= Doppler parameter =

Physical parameter commonly used in astrophysics

The Doppler parameter, or Doppler broadening parameter, usually denoted as $b$, is a parameter commonly used in astrophysics to characterize the width of observed spectral lines of astronomical objects. It is defined as
$b = \sqrt{2} \sigma$,
where $\sigma$ is the one-dimensional velocity dispersion (Draine 2011). Given this parameter, the velocity distribution of the line-emitting/absorbing atoms and ions proximated by a Gaussian can be rewritten as
$p = \frac{1}{\sqrt{2\pi}}\frac{1}{\sigma}e^{-(v-v_0)^2/2\sigma^2} = \frac{1}{\sqrt{\pi}}\frac{1}{b}e^{-(v-v_0)^2/b^2}$,
where $p\mathrm{d}v$ is the probability of the velocity along the line of sight being in the interval $[v, v + \mathrm{d}v]$.

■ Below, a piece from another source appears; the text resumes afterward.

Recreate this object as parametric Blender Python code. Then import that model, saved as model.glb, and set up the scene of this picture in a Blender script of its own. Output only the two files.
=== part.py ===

The line width is also often specified in terms of the FWHM (full width at half maximum), which is
$\mathrm{FWHM} = 2\sqrt{2\ln 2}\sigma = 2\sqrt{\ln 2} b \approx 1.665b$.

== Distribution ==
The Doppler parameters of Lyman-alpha forest absorption lines are in the range 10–100 km s^{−1}, with a median value around $b_m = 36\ \mathrm{km\ s}^{-1}$ that decrease with redshift (Kim, Hu, Cowie & Songaila 1997). Analyses of the HST/COS dataset of low-redshift quasars gives a median $b$ parameter of around $33\ \mathrm{km\ s}^{-1}$ (Danforth, Keeney, Tilton & Shull 2016, Gaikwad, Srianand, Choudhury & Khaire 2017).